(Dataset extract):

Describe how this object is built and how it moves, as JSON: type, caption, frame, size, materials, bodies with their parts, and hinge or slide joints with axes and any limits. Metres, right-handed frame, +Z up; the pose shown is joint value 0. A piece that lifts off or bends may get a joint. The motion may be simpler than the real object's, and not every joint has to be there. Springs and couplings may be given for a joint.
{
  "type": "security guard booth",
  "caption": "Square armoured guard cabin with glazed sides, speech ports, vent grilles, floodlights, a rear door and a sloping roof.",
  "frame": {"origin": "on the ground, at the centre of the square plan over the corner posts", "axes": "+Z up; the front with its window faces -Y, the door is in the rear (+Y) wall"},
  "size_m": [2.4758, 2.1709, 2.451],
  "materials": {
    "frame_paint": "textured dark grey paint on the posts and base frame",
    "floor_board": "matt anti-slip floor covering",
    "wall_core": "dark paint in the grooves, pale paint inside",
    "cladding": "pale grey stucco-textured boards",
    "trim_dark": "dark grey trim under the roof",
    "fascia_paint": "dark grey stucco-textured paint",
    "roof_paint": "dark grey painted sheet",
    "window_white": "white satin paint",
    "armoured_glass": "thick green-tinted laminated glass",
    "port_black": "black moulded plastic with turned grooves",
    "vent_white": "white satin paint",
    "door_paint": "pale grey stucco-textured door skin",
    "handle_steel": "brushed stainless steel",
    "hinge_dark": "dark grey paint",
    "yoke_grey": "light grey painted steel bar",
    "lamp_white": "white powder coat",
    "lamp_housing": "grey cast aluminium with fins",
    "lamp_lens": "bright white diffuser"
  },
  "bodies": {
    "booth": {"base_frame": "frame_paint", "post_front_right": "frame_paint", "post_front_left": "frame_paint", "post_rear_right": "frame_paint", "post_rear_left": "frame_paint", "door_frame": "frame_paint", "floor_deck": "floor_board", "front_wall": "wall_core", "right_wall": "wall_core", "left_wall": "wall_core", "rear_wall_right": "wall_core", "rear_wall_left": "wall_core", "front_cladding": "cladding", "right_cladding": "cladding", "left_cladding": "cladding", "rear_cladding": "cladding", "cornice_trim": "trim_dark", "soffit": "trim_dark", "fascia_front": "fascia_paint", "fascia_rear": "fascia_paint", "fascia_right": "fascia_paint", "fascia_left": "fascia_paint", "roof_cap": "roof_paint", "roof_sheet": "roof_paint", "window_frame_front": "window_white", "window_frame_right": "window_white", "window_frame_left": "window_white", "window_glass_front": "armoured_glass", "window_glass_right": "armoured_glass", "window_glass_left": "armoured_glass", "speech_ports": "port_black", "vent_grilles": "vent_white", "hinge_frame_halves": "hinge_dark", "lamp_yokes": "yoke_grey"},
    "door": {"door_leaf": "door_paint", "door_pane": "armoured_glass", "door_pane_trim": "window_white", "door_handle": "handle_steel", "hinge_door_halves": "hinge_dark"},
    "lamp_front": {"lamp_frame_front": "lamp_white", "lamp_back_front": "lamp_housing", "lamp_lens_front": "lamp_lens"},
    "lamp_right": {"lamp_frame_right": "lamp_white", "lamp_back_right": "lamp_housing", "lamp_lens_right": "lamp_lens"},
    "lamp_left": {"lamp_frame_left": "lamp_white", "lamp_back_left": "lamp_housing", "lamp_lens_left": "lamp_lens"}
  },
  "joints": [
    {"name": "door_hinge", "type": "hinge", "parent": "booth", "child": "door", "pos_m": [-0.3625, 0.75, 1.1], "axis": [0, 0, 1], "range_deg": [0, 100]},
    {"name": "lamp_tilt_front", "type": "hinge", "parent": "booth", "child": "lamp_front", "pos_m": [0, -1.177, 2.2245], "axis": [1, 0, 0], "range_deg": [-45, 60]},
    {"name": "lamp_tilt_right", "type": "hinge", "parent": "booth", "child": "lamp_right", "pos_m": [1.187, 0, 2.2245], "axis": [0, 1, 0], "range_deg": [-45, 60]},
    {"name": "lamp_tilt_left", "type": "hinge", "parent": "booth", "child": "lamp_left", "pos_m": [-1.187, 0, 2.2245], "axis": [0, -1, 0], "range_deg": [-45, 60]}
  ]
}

(Aim of the exercise):
Write out each line of the data above again, exactly as given.

(Output for this exercise):
Describe how this object is built and how it moves, as JSON: type, caption, frame, size, materials, bodies with their parts, and hinge or slide joints with axes and any limits. Metres, right-handed frame, +Z up; the pose shown is joint value 0. A piece that lifts off or bends may get a joint. The motion may be simpler than the real object's, and not every joint has to be there. Springs and couplings may be given for a joint.
{
  "type": "security guard booth",
  "caption": "Square armoured guard cabin with glazed sides, speech ports, vent grilles, floodlights, a rear door and a sloping roof.",
  "frame": {"origin": "on the ground, at the centre of the square plan over the corner posts", "axes": "+Z up; the front with its window faces -Y, the door is in the rear (+Y) wall"},
  "size_m": [2.4758, 2.1709, 2.451],
  "materials": {
    "frame_paint": "textured dark grey paint on the posts and base frame",
    "floor_board": "matt anti-slip floor covering",
    "wall_core": "dark paint in the grooves, pale paint inside",
    "cladding": "pale grey stucco-textured boards",
    "trim_dark": "dark grey trim under the roof",
    "fascia_paint": "dark grey stucco-textured paint",
    "roof_paint": "dark grey painted sheet",
    "window_white": "white satin paint",
    "armoured_glass": "thick green-tinted laminated glass",
    "port_black": "black moulded plastic with turned grooves",
    "vent_white": "white satin paint",
    "door_paint": "pale grey stucco-textured door skin",
    "handle_steel": "brushed stainless steel",
    "hinge_dark": "dark grey paint",
    "yoke_grey": "light grey painted steel bar",
    "lamp_white": "white powder coat",
    "lamp_housing": "grey cast aluminium with fins",
    "lamp_lens": "bright white diffuser"
  },
  "bodies": {
    "booth": {"base_frame": "frame_paint", "post_front_right": "frame_paint", "post_front_left": "frame_paint", "post_rear_right": "frame_paint", "post_rear_left": "frame_paint", "door_frame": "frame_paint", "floor_deck": "floor_board", "front_wall": "wall_core", "right_wall": "wall_core", "left_wall": "wall_core", "rear_wall_right": "wall_core", "rear_wall_left": "wall_core", "front_cladding": "cladding", "right_cladding": "cladding", "left_cladding": "cladding", "rear_cladding": "cladding", "cornice_trim": "trim_dark", "soffit": "trim_dark", "fascia_front": "fascia_paint", "fascia_rear": "fascia_paint", "fascia_right": "fascia_paint", "fascia_left": "fascia_paint", "roof_cap": "roof_paint", "roof_sheet": "roof_paint", "window_frame_front": "window_white", "window_frame_right": "window_white", "window_frame_left": "window_white", "window_glass_front": "armoured_glass", "window_glass_right": "armoured_glass", "window_glass_left": "armoured_glass", "speech_ports": "port_black", "vent_grilles": "vent_white", "hinge_frame_halves": "hinge_dark", "lamp_yokes": "yoke_grey"},
    "door": {"door_leaf": "door_paint", "door_pane": "armoured_glass", "door_pane_trim": "window_white", "door_handle": "handle_steel", "hinge_door_halves": "hinge_dark"},
    "lamp_front": {"lamp_frame_front": "lamp_white", "lamp_back_front": "lamp_housing", "lamp_lens_front": "lamp_lens"},
    "lamp_right": {"lamp_frame_right": "lamp_white", "lamp_back_right": "lamp_housing", "lamp_lens_right": "lamp_lens"},
    "lamp_left": {"lamp_frame_left": "lamp_white", "lamp_back_left": "lamp_housing", "lamp_lens_left": "lamp_lens"}
  },
  "joints": [
    {"name": "door_hinge", "type": "hinge", "parent": "booth", "child": "door", "pos_m": [-0.3625, 0.75, 1.1], "axis": [0, 0, 1], "range_deg": [0, 100]},
    {"name": "lamp_tilt_front", "type": "hinge", "parent": "booth", "child": "lamp_front", "pos_m": [0, -1.177, 2.2245], "axis": [1, 0, 0], "range_deg": [-45, 60]},
    {"name": "lamp_tilt_right", "type": "hinge", "parent": "booth", "child": "lamp_right", "pos_m": [1.187, 0, 2.2245], "axis": [0, 1, 0], "range_deg": [-45, 60]},
    {"name": "lamp_tilt_left", "type": "hinge", "parent": "booth", "child": "lamp_left", "pos_m": [-1.187, 0, 2.2245], "axis": [0, -1, 0], "range_deg": [-45, 60]}
  ]
}